What to produce: The required output is every line from the beginning of the entries below through the line that includes "[(-L - 1, PAD_LOW), (-L, PAD_LOW), (0, PAD_LOW", copied exactly.

Task material:
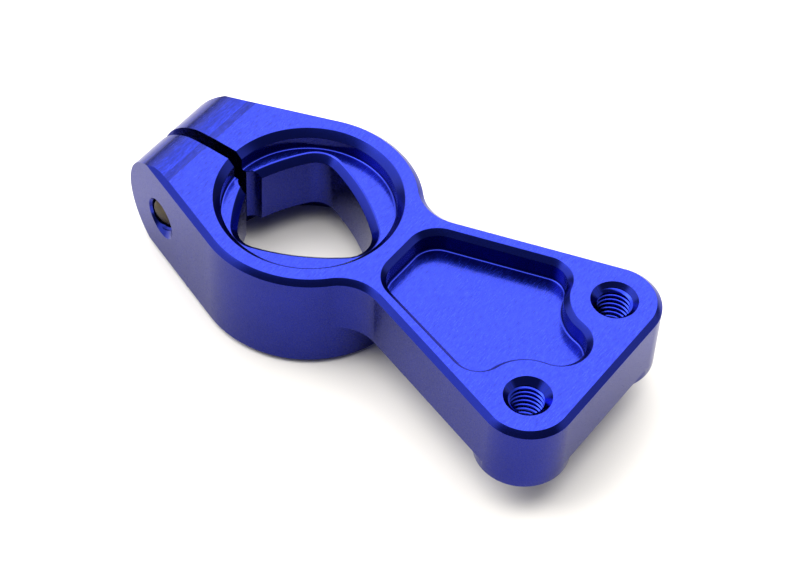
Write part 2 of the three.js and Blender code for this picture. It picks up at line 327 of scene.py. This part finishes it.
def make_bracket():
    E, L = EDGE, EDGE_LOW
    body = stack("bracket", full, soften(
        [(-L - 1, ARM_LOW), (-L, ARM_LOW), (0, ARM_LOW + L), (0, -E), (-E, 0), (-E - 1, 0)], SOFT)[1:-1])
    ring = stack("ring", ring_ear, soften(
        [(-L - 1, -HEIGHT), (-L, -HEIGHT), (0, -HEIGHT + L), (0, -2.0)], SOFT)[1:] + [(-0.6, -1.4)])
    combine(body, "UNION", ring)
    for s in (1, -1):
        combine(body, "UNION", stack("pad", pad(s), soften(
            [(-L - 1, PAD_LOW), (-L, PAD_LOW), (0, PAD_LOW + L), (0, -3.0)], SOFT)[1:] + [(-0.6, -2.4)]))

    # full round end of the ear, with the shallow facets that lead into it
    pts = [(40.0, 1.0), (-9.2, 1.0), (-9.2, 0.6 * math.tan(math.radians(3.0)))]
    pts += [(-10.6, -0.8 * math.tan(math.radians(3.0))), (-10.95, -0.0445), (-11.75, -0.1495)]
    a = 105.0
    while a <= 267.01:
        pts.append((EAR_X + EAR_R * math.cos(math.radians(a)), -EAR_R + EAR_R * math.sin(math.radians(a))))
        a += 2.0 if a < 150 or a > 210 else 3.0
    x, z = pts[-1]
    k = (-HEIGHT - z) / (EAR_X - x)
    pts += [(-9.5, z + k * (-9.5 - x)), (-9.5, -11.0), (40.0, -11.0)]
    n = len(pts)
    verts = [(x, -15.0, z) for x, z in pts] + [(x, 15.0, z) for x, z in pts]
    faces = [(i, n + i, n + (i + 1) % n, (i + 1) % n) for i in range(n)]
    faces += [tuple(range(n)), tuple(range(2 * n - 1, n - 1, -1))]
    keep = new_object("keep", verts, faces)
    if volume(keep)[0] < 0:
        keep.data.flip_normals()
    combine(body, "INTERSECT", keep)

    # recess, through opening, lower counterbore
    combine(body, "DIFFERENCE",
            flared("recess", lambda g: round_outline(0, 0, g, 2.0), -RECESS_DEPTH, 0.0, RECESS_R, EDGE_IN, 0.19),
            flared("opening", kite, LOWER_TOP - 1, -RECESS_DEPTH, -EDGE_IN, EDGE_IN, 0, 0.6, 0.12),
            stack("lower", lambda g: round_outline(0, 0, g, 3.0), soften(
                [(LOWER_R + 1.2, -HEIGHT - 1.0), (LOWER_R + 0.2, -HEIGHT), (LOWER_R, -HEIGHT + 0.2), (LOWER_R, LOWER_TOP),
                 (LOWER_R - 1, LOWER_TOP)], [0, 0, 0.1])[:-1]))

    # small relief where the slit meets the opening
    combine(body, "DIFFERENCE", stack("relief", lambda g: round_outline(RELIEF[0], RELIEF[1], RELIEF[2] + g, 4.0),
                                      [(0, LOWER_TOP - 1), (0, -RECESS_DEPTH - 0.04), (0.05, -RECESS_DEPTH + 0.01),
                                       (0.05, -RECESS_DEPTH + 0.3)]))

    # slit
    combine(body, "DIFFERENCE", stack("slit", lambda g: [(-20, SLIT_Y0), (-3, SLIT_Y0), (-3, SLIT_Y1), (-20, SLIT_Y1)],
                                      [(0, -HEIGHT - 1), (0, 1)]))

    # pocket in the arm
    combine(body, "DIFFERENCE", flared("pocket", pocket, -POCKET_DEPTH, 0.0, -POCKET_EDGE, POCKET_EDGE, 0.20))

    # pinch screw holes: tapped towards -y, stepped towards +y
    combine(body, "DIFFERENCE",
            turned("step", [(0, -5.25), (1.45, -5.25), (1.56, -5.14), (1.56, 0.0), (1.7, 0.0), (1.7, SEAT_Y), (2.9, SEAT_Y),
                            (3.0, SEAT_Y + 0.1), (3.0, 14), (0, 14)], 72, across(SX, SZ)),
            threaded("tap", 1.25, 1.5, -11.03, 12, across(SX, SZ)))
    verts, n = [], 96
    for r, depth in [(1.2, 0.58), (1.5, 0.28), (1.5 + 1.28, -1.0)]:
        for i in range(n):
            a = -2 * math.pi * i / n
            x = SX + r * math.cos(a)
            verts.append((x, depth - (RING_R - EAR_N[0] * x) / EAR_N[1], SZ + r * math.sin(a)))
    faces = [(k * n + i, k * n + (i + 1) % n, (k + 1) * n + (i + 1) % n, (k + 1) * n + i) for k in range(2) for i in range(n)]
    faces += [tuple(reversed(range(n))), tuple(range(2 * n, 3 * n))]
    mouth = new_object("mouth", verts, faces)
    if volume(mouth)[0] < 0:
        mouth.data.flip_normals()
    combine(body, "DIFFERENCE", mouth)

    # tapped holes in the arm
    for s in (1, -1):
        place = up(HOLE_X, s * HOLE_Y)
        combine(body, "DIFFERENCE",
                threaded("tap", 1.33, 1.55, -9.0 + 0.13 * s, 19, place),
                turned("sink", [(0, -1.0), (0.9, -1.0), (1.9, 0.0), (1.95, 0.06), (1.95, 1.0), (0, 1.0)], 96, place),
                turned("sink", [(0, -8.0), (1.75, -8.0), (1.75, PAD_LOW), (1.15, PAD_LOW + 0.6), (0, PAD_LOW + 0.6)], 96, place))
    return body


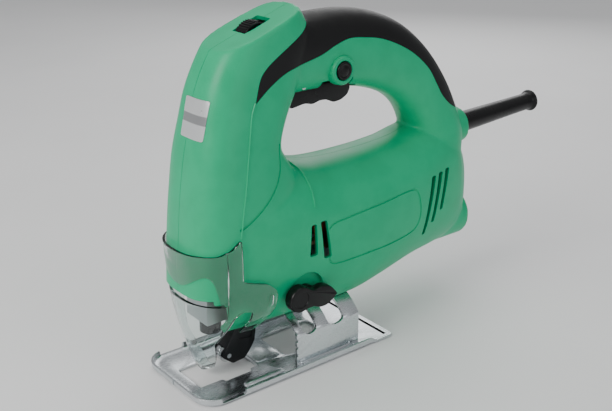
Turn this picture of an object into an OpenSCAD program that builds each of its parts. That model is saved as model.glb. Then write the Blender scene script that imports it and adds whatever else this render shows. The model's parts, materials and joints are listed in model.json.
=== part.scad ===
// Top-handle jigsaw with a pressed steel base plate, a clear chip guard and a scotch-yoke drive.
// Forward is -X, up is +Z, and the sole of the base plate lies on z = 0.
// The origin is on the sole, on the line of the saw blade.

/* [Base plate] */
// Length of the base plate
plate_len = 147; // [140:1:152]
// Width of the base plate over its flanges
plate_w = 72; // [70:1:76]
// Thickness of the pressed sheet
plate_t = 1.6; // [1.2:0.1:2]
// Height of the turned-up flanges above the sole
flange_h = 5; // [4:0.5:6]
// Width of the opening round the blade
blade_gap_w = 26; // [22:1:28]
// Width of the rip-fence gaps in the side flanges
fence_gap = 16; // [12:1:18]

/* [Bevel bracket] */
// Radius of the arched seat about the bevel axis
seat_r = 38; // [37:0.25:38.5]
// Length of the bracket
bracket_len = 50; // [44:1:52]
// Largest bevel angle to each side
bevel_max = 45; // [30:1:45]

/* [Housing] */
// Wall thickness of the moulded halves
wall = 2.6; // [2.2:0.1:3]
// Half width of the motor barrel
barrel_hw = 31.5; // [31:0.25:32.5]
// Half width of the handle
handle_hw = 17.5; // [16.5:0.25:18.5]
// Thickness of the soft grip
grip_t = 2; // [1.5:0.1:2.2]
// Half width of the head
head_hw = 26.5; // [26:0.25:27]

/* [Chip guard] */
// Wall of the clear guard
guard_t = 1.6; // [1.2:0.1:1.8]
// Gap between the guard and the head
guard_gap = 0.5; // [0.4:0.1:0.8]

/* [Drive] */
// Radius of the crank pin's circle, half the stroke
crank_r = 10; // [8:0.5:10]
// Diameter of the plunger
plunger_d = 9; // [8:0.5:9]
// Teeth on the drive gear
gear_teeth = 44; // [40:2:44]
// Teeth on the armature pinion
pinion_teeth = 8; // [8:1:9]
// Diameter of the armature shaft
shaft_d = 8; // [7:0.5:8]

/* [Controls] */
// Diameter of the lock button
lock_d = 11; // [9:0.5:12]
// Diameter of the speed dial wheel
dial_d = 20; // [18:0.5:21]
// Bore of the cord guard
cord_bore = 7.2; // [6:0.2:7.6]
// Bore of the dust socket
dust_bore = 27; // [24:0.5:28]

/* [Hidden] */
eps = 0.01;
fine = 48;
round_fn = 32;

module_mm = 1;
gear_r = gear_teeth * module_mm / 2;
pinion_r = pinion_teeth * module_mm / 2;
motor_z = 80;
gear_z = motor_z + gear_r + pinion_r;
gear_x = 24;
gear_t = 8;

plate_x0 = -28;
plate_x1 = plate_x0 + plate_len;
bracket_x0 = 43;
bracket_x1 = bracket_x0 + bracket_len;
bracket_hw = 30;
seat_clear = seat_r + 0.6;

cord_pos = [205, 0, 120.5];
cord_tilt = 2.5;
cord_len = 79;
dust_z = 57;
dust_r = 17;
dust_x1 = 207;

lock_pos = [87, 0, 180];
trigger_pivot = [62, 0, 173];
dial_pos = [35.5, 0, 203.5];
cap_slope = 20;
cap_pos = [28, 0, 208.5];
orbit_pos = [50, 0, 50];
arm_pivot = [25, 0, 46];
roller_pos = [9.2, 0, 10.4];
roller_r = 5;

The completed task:
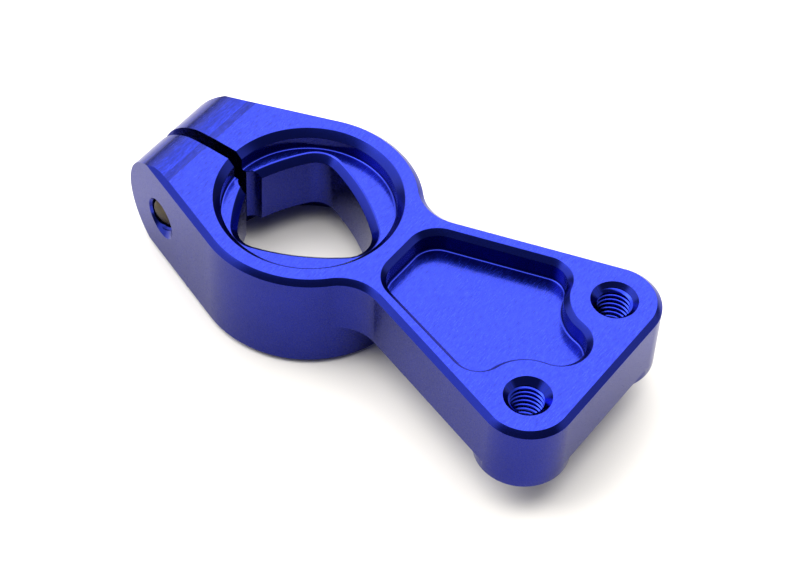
Write part 2 of the three.js and Blender code for this picture. It picks up at line 327 of scene.py. This part finishes it.
def make_bracket():
    E, L = EDGE, EDGE_LOW
    body = stack("bracket", full, soften(
        [(-L - 1, ARM_LOW), (-L, ARM_LOW), (0, ARM_LOW + L), (0, -E), (-E, 0), (-E - 1, 0)], SOFT)[1:-1])
    ring = stack("ring", ring_ear, soften(
        [(-L - 1, -HEIGHT), (-L, -HEIGHT), (0, -HEIGHT + L), (0, -2.0)], SOFT)[1:] + [(-0.6, -1.4)])
    combine(body, "UNION", ring)
    for s in (1, -1):
        combine(body, "UNION", stack("pad", pad(s), soften(
            [(-L - 1, PAD_LOW), (-L, PAD_LOW), (0, PAD_LOW + L), (0, -3.0)], SOFT)[1:] + [(-0.6, -2.4)]))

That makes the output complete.